Unfortunately, actual “real-time” quotes don’t come free from the exchanges… Hence the 15-20 minute delay. They’re displaying delayed quotes in a very “real time” manner… A bit deceptive, but since you’re not executing a trade from this page, probably not a huge issue.

Alan 19 Dec 05

I thought the popup graphs etc were pretty cool. What happens when you view the page while the NASDAQ is closed ? A.

pwb 19 Dec 05

Auto-updating the stock quotes inline every 3 seconds is kind of silly beyond the wow factor which lasts all of 5 seconds.

That they are delayed (are they?) makes it even more ridiculous.

jordan 19 Dec 05

I find it suspicious that Jason posted this, and the price chart in the sidebar has `J A S O N’ for the months. It must be a conspiracy!

cmt 19 Dec 05

LOL

Travis Reeder 20 Dec 05

I dig it!

aw 20 Dec 05

Anyone have any idea *how* they do this? Clearly its AJAX, but what makes it stream? Or is it polled browser side *ouch*.

engelgrafik 20 Dec 05

Nah, I think it’s a great idea. You have to think about the target market. They’re used to this stuff.

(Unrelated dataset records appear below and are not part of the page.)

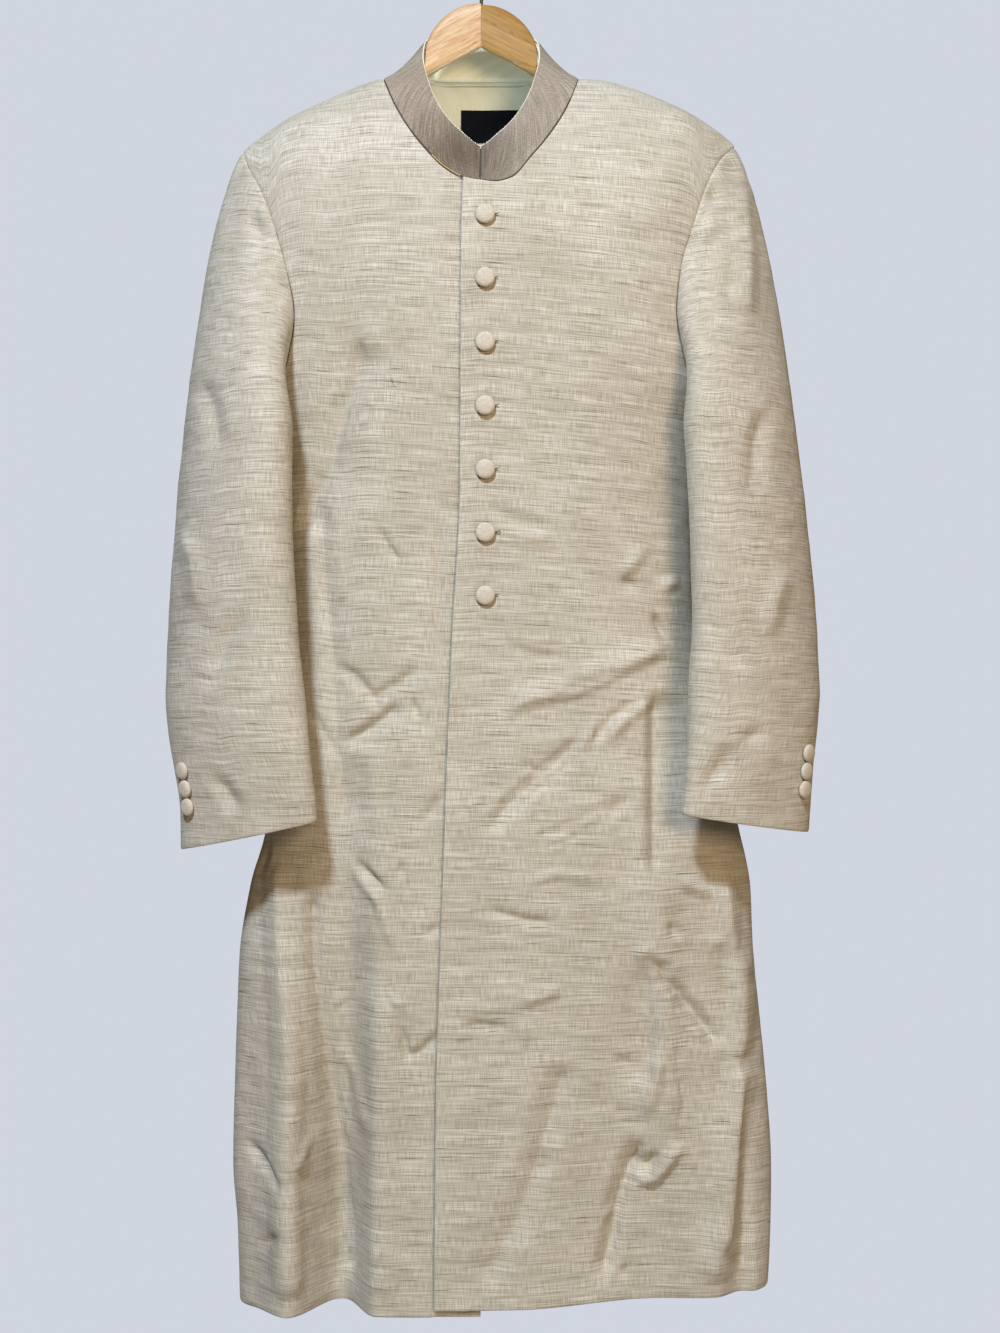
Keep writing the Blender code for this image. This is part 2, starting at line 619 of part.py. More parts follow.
# ---- the sewn pieces ----
def make_front(side, surface, collection):
    columns = panel_columns("front", side, FRONT_COLUMNS[side])
    rows = [[front_point(side, u, v) for u in columns] for v in panel_shares()]
    rows = inset(rows, (NECK_SEAM, 0.0, (0.0, SEAM)))
    cloth_grid("front_" + side, rows, CLOTH, surface, collection, flip=side == "right")


def sleeve_steps(head, arm):
    """Shares down a sleeve: its head, then the arm."""
    top = [SLEEVE_HEAD * k / head for k in range(head)]
    rest = [mix(SLEEVE_HEAD, 1.0, k / arm) for k in range(arm + 1)]
    return top + rest


def seam_turns(face):
    return [
        read(ARMHOLE_ROWS, ARMHOLE_COLUMNS, "share", share, face + "_turn")
        for share in armhole_shares()
    ]


def sleeve_turns(piece, v):
    """Degrees round a sleeve at which a piece's columns run, at one height."""
    front, back = seam_turns("front"), seam_turns("back")
    elbow = back[ELBOW_SEAM_STEP]
    moved_elbow = mix(elbow, 360.0 + ELBOW_SEAM_CUFF, smooth(v))
    if piece == "top":
        stretch = (moved_elbow - 360.0) / (elbow - 360.0)
        behind = [(turn - 360.0) * stretch for turn in back[ELBOW_SEAM_STEP:0:-1]]
        return behind + front[:FRONT_SEAM_STEP + 1]
    seam = front[FRONT_SEAM_STEP]
    stretch = (moved_elbow - seam) / (elbow - seam)
    around = front[FRONT_SEAM_STEP:] + back[-2:ELBOW_SEAM_STEP - 1:-1]
    return [seam + (turn - seam) * stretch for turn in around]


def sleeve_start(side, turn):
    """Share down a sleeve's column at which it stands clear of the armhole seam."""
    share, seam = armhole_seam(side, turn)[1:]
    along = (armhole_seam(side, turn + 1.0)[2] - armhole_seam(side, turn - 1.0)[2]).normalized()
    gap = mix(ARMHOLE_SEAM, UNDERARM_SEAM, smooth((share - SHARP_FROM) / SHARP_FADE))
    v = 0.0
    while (sleeve_point(side, turn, v) - seam).cross(along).length < gap:
        v += 0.01 * SLEEVE_HEAD
    return v


def make_sleeve(side, surface, collection):
    for piece in ("top", "under"):
        starts = [sleeve_start(side, turn) for turn in sleeve_turns(piece, 0.0)]
        rows = []
        for step in sleeve_steps(SLEEVE_HEAD_STEPS, SLEEVE_ARM_STEPS):
            row = []
            for start, turn in zip(starts, sleeve_turns(piece, step)):
                v = max(step, mix(start, SLEEVE_HEAD, step / SLEEVE_HEAD))
                row.append(sleeve_point(side, turn, v))
            rows.append(row)
        rows = inset(rows, (0.0, 0.0, (SEAM, SEAM)))
        name = "sleeve_" + side + "_" + piece
        cloth_grid(name, rows, CLOTH, surface, collection, flip=side == "left")


def collar_rows(heights, shift):
    """Rows of the band from the right front round to the left; shift moves it inwards."""
    across = [("right", s) for s in NECK_STATIONS]
    across += [("left", s) for s in reversed(NECK_STATIONS[:-1])]
    rows = []
    for height in heights:
        row = []
        for side, station in across:
            point = collar_point(side, station, height)
            step = 0.01
            ahead = collar_point(side, min(station + step, 1.0), height)
            behind = collar_point(side, max(station - step, 0.0), height)
            up = collar_point(side, station, 1.0) - collar_point(side, station, 0.0)
            inward = up.cross(ahead - behind).normalized() * SIDES[side]
            if station == 1.0:
                inward = Vector((0.0, -1.0, 0.0))
            row.append(point + inward * shift)
        rows.append(row)
    return rows


def make_collar(surface, lining, collection):
    rows = inset(collar_rows(COLLAR_HEIGHTS, 0.0), (NECK_SEAM, 0.0, (SEAM, SEAM)))
    cloth_grid("collar", rows, CLOTH, surface, collection)
    shift = 0.5 * (CLOTH + LINING) + COLLAR_LINING_GAP
    rows = collar_rows(COLLAR_LINING_HEIGHTS, shift)
    rows = inset(rows, (NECK_SEAM, 0.0, (COLLAR_LINING_SHORT, COLLAR_LINING_SHORT)))
    cloth_grid("collar_lining", rows, LINING, lining, collection)


def back_rows():
    right = panel_columns("back", "right", BACK_COLUMNS)
    left = panel_columns("back", "left", BACK_COLUMNS)
    across = [("right", u) for u in reversed(right)] + [("left", u) for u in left[1:]]
    rows = [
        [panel_point("back", side, u, v) for side, u in across]
        for v in panel_shares()
    ]
    return inset(rows, (NECK_SEAM, 0.0, (SEAM, SEAM)))


def make_back(rows, surface, collection):
    cloth_grid("back", rows, CLOTH, surface, collection, flip=True)


def moved(rows, distance):
    """A grid of points moved along its own normals; + is towards the front."""
    result = []
    for i, row in enumerate(rows):
        above = rows[max(i - 1, 0)]
        below = rows[min(i + 1, len(rows) - 1)]
        line = []
        for j, point in enumerate(row):
            across = row[min(j + 1, len(row) - 1)] - row[max(j - 1, 0)]
            normal = across.cross(above[j] - below[j]).normalized()
            line.append(point + normal * distance)
        result.append(line)
    return result


def make_back_lining(rows, surface, collection):
    """The lining of the back, as far down as the neck shows it, made from its points."""
    shift = 0.5 * (CLOTH + LINING) + LINING_GAP
    middle = (len(rows[0]) - 1) // 2
    near = [row[middle - LINING_COLUMNS:middle + LINING_COLUMNS + 1] for row in rows]
    inside = moved([row for row in near if -row[0].z < LINING_DROP], shift)
    inside = inset(inside, (LINING_NECK, 0.0, (0.0, 0.0)))
    cloth_grid("back_lining", inside, LINING, surface, collection)
    return inside


def depth_on(rows, x, drop):
    """Y of a grid of points under a place, read on the quad that holds it."""
    for upper, lower in zip(rows, rows[1:]):
        for a, b, c, d in zip(upper, upper[1:], lower, lower[1:]):
            u = (x - a.x) / (b.x - a.x)
            v = (drop + mix(a.z, b.z, u)) / (mix(a.z, b.z, u) - mix(c.z, d.z, u))
            if -0.01 <= u <= 1.01 and -0.01 <= v <= 1.01:
                return mix(mix(a.y, b.y, u), mix(c.y, d.y, u), v)
    raise ValueError("the place is off the grid")


def make_label(name, lining_rows, box, surface, collection):
    left, right, high, low = box
    shift = 0.5 * (LINING + LABEL) + LAYER_GAP
    rows = []
    for v in even_steps(2):
        drop = mix(high, low, v)
        places = [(mix(left, right, u), drop) for u in even_steps(4)]
        rows.append([
            Vector((x, depth_on(lining_rows, x, drop) - shift, -drop)) for x, drop in places
        ])
    cloth_grid(name, rows, LABEL, surface, collection)


def add_button(name, radius, height, place, facing, surface, collection):
    """A covered button: a turned dome with a tucked-in back, facing along a direction."""
    bm = bmesh.new()
    verts = [bm.verts.new((radius * r, 0.0, height * h)) for r, h in BUTTON_PROFILE]
    edges = [bm.edges.new(pair) for pair in zip(verts, verts[1:])]
    bmesh.ops.spin(
        bm, geom=verts + edges, axis=(0, 0, 1), cent=(0, 0, 0), steps=BUTTON_SIDES,
        angle=2.0 * math.pi, use_merge=True, use_duplicate=False,
    )
    bmesh.ops.remove_doubles(bm, verts=bm.verts, dist=1e-6)
    bmesh.ops.recalc_face_normals(bm, faces=bm.faces)
    made = add_object(name, bm, surface, collection)
    made.location = place
    made.rotation_mode = "QUATERNION"
    made.rotation_quaternion = Vector((0, 0, 1)).rotation_difference(facing)
    return made


def make_front_buttons(surface, collection):
    for k in range(BUTTON_COUNT):
        drop = BUTTON_FIRST + BUTTON_PITCH * k
        around = [
            surface_depth("front", BUTTON_X + dx, drop + dz)
            for dx in (-BUTTON_RADIUS, 0.0, BUTTON_RADIUS)
            for dz in (-BUTTON_RADIUS, 0.0, BUTTON_RADIUS)
        ]
        y = min(around) - LAP - 0.5 * CLOTH - BUTTON_SEAT
        add_button(
            "button_" + str(k + 1), BUTTON_RADIUS, BUTTON_HEIGHT,
            Vector((BUTTON_X, y, -drop)), Vector((0, -1, 0)), surface, collection,
        )


def make_cuff_buttons(side, surface, collection):
    first = CUFF_DROPS[side][1] - CUFF_BUTTON_UP
    for k in range(CUFF_BUTTON_COUNT):
        drop = first - CUFF_BUTTON_PITCH * k
        place = sleeve_section(side, CUFF_BUTTON_TURN, drop)
        round_by = sleeve_section(side, CUFF_BUTTON_TURN + 8.0, drop) - place
        down_by = sleeve_section(side, CUFF_BUTTON_TURN, drop + 0.01) - place
        outward = round_by.cross(down_by).normalized()
        if outward.y > 0.0:
            outward.negate()
        place += outward * (0.5 * CLOTH + CUFF_BUTTON_SEAT)
        add_button(
            "cuff_button_" + side + "_" + str(k + 1), CUFF_BUTTON_RADIUS,
            CUFF_BUTTON_HEIGHT, place, outward, surface, collection,
        )


# ---- the hanger ----
def hanger_stations(side):
    """Rows of HANGER_COLUMNS along one half of the hanger."""
    stations = list(HANGER_HEAD)
    first, last = HANGER_ARM[0][0], HANGER_ARM[-1][0]
    for reach, half_width, depth in HANGER_ARM:
        top = shoulder(reach, side) + 0.5 * CLOTH + HANGER_SEAT
        height = mix(HANGER_ARM_HEIGHT, HANGER_TIP_HEIGHT, (reach - first) / (last - first))
        stations.append((reach, top, top + height, half_width, depth))
    top, under, half_width, depth = stations[-1][1:]
    tip_width = HANGER_TIP_SHARE * half_width
    stations.append((HANGER_REACH, top + HANGER_ROUND, under, tip_width, depth))
    return stations


def make_hanger_half(side, surface, collection):
    bm = bmesh.new()
    rings = []
    for reach, top, under, half_width, depth in hanger_stations(side):
        centre = -0.5 * (top + under)
        half_height = 0.5 * (under - top)
        ring = []
        for k in range(HANGER_SIDES):
            angle = 2.0 * math.pi * (k + 0.5) / HANGER_SIDES
            c, s = math.cos(angle), math.sin(angle)
            size = (abs(c) ** HANGER_SECTION_POWER + abs(s) ** HANGER_SECTION_POWER)
            size = size ** (-1.0 / HANGER_SECTION_POWER)
            y = depth + half_width * c * size
            ring.append(bm.verts.new((SIDES[side] * reach, y, centre + half_height * s * size)))
        rings.append([bm.edges.new((ring[k - 1], ring[k])) for k in range(HANGER_SIDES)])
    for ring, following in zip(rings, rings[1:]):
        bmesh.ops.bridge_loops(bm, edges=ring + following)
    bmesh.ops.holes_fill(bm, edges=rings[0] + rings[-1], sides=HANGER_SIDES)
    bmesh.ops.triangulate(bm, faces=[f for f in bm.faces if len(f.verts) > 4])
    bmesh.ops.recalc_face_normals(bm, faces=bm.faces)
    add_object("hanger_" + side, bm, surface, collection)


def make_hook(surface, collection):
    """Round wire: a stem out of the wood, then the bend over the rail."""
    radius = HOOK_BEND + HOOK_RADIUS
    points = [(0.0, -HANGER_TOP + HOOK_SEAT)] + list(HOOK_STEM)
    for share in even_steps(HOOK_STEPS):
        angle = math.radians(mix(*HOOK_TURNS, share))
        points.append((radius * math.cos(angle), radius * math.sin(angle) - HOOK_BEND))
    curve = bpy.data.curves.new("hook", "CURVE")
    curve.dimensions = "3D"
    curve.bevel_depth = HOOK_RADIUS
    curve.bevel_resolution = 2
    curve.use_fill_caps = True
    spline = curve.splines.new("POLY")
    spline.points.add(len(points) - 1)
    for point, (x, z) in zip(spline.points, points):
        point.co = (x, HANGER_DEPTH, z, 1.0)
    curve.materials.append(surface)
    collection.objects.link(bpy.data.objects.new("hook", curve))


def main():
    for old in list(bpy.data.objects):
        bpy.data.objects.remove(old, do_unlink=True)
    collection = bpy.data.collections.new("sherwani_coat")
    bpy.context.scene.collection.children.link(collection)

    cloth = material("slub_suiting", COAT_CREAM, 0.85)
    band = material("slub_band", COLLAR_BEIGE, 0.85)
    lining = material("satin_lining", LINING_LEMON, 0.45)
    label = material("woven_label", LABEL_BLACK, 0.60)
    button = material("covered_button", COAT_CREAM, 0.80)
    wood = material("pale_wood", WOOD_PALE, 0.50)
    steel = material("dark_steel", STEEL_DARK, 0.35, 1.0)

    for side in SIDES:
        make_front(side, cloth, collection)
    back = back_rows()
    make_back(back, cloth, collection)
    for side in SIDES:
        make_sleeve(side, cloth, collection)
    make_collar(band, lining, collection)
    lining_rows = make_back_lining(back, lining, collection)
    make_label("neck_label", lining_rows, NECK_LABEL, label, collection)
    make_label("size_tab", lining_rows, SIZE_TAB, label, collection)
    make_front_buttons(button, collection)
    for side in SIDES:
        make_cuff_buttons(side, button, collection)
        make_hanger_half(side, wood, collection)
    make_hook(steel, collection)

    hang_point = bpy.data.objects.new("hang_point", None)
    hang_point.location = (0.0, -HANGER_DEPTH, 0.0)
    bpy.context.scene.collection.objects.link(hang_point)
    for piece in collection.objects:
        piece.parent = hang_point


main()
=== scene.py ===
import math
from functools import partial
import bpy
import bmesh
import numpy as np
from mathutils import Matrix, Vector, noise


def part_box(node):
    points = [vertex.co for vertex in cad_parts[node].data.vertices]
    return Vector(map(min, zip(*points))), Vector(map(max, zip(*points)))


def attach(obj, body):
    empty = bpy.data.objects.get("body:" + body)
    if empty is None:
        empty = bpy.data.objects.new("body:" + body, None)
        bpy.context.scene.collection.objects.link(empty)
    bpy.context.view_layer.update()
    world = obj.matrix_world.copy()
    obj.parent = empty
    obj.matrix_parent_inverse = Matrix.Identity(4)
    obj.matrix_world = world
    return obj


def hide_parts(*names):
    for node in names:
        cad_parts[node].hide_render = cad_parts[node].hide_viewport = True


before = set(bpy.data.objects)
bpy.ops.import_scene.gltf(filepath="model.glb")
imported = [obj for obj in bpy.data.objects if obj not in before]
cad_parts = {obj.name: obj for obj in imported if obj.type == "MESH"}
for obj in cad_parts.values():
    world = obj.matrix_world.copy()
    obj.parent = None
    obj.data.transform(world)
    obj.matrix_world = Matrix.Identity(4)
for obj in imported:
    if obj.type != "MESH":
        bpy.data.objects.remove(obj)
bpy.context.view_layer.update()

# The coat and its hanger hang from the origin, +X is the wearer's left and the front
# faces -Y. Heights are drops, metres below the origin; the tables hold metres.
hangerDepth = 0.012     # the whole coat lies this far in front of its own shoulder line
sides = {"left": 1.0, "right": -1.0}

camera = {      # for a picture of 1000 by 1333
    "place": (0.0179, -1.872, -0.690),
    "lens": 52.84,
    "sensor": 36.0,
}

studio = {
    "background": "#D0D5E0",
    "ambient": "#FFE1B6",
    "ambientStrength": 0.13,
    # each lamp: the way from the coat to it, its distance, power, size and tint
    "lamps": {
        "key": ((-0.20, -0.72, 0.66), 3.4, 132.0, 0.40, "#DDEBFF"),
        "fill": ((0.34, -0.93, 0.12), 2.65, 30.0, 0.85, "#FFE1BC"),
    },
    "aim": (0.0, 0.0, -0.50),
    # a small lamp inside the neck, for the lining: place, power, radius, tint
    "neckLamp": ((0.0, -0.036, -0.166), 0.115, 0.012, "#D5F1FF"),
    "floorDrop": 1.75,
    "floorRadius": 0.95,
}

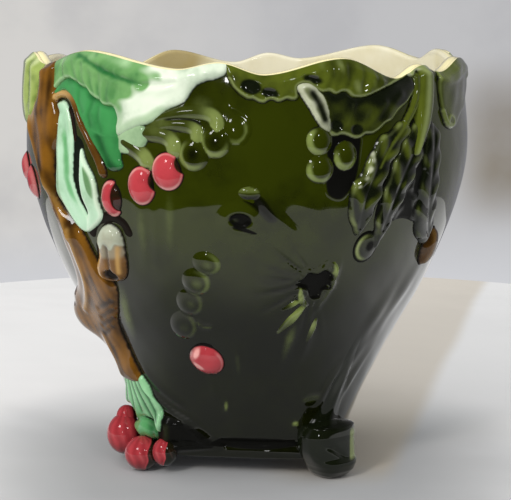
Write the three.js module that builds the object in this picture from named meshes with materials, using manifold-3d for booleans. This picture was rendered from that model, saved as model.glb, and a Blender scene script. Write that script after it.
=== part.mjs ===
// Glazed earthenware jardiniere with relief branches, leaves and cherries, on four feet.
// Millimetres, +Z up, front towards -Y. The origin is on the axis, on the ground.
// Azimuths are in degrees from the front, growing towards +X.
// The back is the front turned half round, so every ornament is made once and placed twice.

import * as THREE from 'three';
import { mergeVertices } from 'three/addons/utils/BufferGeometryUtils.js';
import Module from 'manifold-3d';

const DEGREE = Math.PI / 180;

// ---- Driving dimensions -------------------------------------------------------------------

const RIM_HEIGHT = 233; // mean height of the scalloped rim
const RIM_RADIUS = 125; // outer radius at the rim
const BELLY_HEIGHT = 186; // height of the widest ring
const BELLY_RADIUS = 128.5; // outer radius of the widest ring
const UPPER_RADIUS = 124; // outer radius above the middle of the body
const MIDDLE_RADIUS = 106.5; // outer radius at the middle of the body
const LOWER_RADIUS = 80.5; // outer radius low on the body
const BASE_RADIUS = 62; // half the width across the flats, just above the groove

const LIP_RADIUS = 60; // half the width across the flats of the lip under the body
const LIP_BOTTOM = 10; // clearance under the body, which only the feet bridge
const LIP_TOP = 16; // upper edge of the lip
const GROOVE_DEPTH = 2; // how far the groove above the lip is cut in
const GROOVE_HEIGHT = 6; // height of that groove

const WALL = 6.5; // thickness of the fired wall
const FLOOR = 7; // thickness of the floor
const RIM_ROUND = 2.2; // height over which the rim is rounded off

const CORNER_AZIMUTH = -52.5; // where the first corner of the squared base lies
const SQUARENESS = 2.2; // how far the plan at the base departs from a circle
const SQUARE_HEIGHT = 84; // height at which the plan has become a circle

const CLEARANCE = 0.35; // room between pieces that are luted together
const SPRIG_EDGE = 1.2; // thickness of a sprig at its outline
const BRANCH_RELIEF = 6.5; // how far the branch stands above its own edge
const KNOT_RADIUS = 12; // knot low on the branch
const KNOT_RELIEF = 9.5;
const LEAF_RELIEF = 2.2; // how far a leaf stands above its own edge
const FOLD_RELIEF = 1.4; // the turned-under part of a leaf
const TWIG_WIDTH = 3.4;
const TWIG_RELIEF = 1.6;
const STALK_WIDTH = 5.2; // cherry stalks
const STALK_RELIEF = 2.6;

const RED_CHERRY_RADIUS = 9.2;
const RED_CHERRY_RELIEF = 5.5;
const SIDE_CHERRY_RADIUS = 8.6;
const GREEN_CHERRY_RADIUS = 7.2;
const GREEN_CHERRY_RELIEF = 4;

const FOOT_CHERRY_RADIUS = 9.6; // the cherries that make up a cherry foot
const FOOT_CHERRY_REACH = 76; // distance of their centres from the axis
const STALKS_TOP = 52; // height at which the branch ends and the stalks begin
const STALKS_BOTTOM = 24;

const LEAF_FOOT_AZIMUTH = CORNER_AZIMUTH + 90;
const LEAF_FOOT_REACH = 75; // distance of the foot's centre from the axis
const LEAF_FOOT_WIDTH = 33; // along the wall
const LEAF_FOOT_DEPTH = 27; // away from the wall
const LEAF_FOOT_HEIGHT = 33;
const LEAF_FOOT_RIDGE_TOP = 82; // height where its ridge dies out up the corner

const SEGMENTS = 64; // facets round the wall

const OLIVE = { color: 0x2c3513, roughness: 0.12 };
const LEAF_GREEN = { color: 0x2f6b3a, roughness: 0.14 };
const MINT = { color: 0xa9d8bd, roughness: 0.14 };
const DARK_LEAF = { color: 0x3a4a1c, roughness: 0.14 };
const BROWN = { color: 0x7a4a1e, roughness: 0.16 };
const CHERRY_RED = { color: 0xa8323c, roughness: 0.1 };

// Height of the rim above or below its mean, at azimuths that repeat every half turn.
const SCALLOPS = [
  [-90, -3], [-72, 6], [-61, 0], [-42, 7.5], [-17, -1.5], [-6, 2], [4.5, -4],
  [24, 4], [38.5, -6.5], [48, 0], [57, -4], [71, 3], [90, -3],
];

// ---- The wall -----------------------------------------------------------------------------

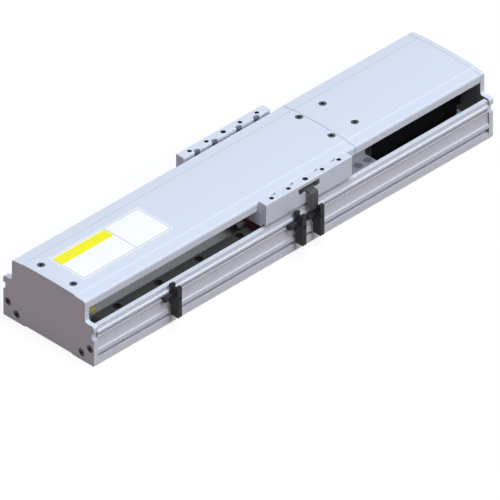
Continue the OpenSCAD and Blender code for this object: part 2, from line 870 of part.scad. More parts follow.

Whenever fellow IAs, Usability people and web designers tell me something is too hard to read, I remember what Rudy Vanderlans (Emigre magazine) used to say about legibility. It all begins with what people are used to.

I’m reminded of this every time I look at all the Blackletter, Kurrent and Suetterlin script that Germans read for 500 years. ;)

FourSky 20 Dec 05

I think it’s a fine idea, I don’t see anyone else doing it so well. Try hovering over the stock symbol, it displays a chart… very nice.

If you don’t like, you CAN disable it- just click “Disable MW live quotes”.

andy 20 Dec 05

It was probably the bright idea from someone in marketing…

Jamie Thingelstad 20 Dec 05

Actually, it was the genius idea of our technology team, not marketing. The capability that Live Quotes provides is extremely powerful, however, I do see how you could argue the user interface in the story pages. Check out the use on the My Portfolio page or other data centric pages for a less controversial way of using it.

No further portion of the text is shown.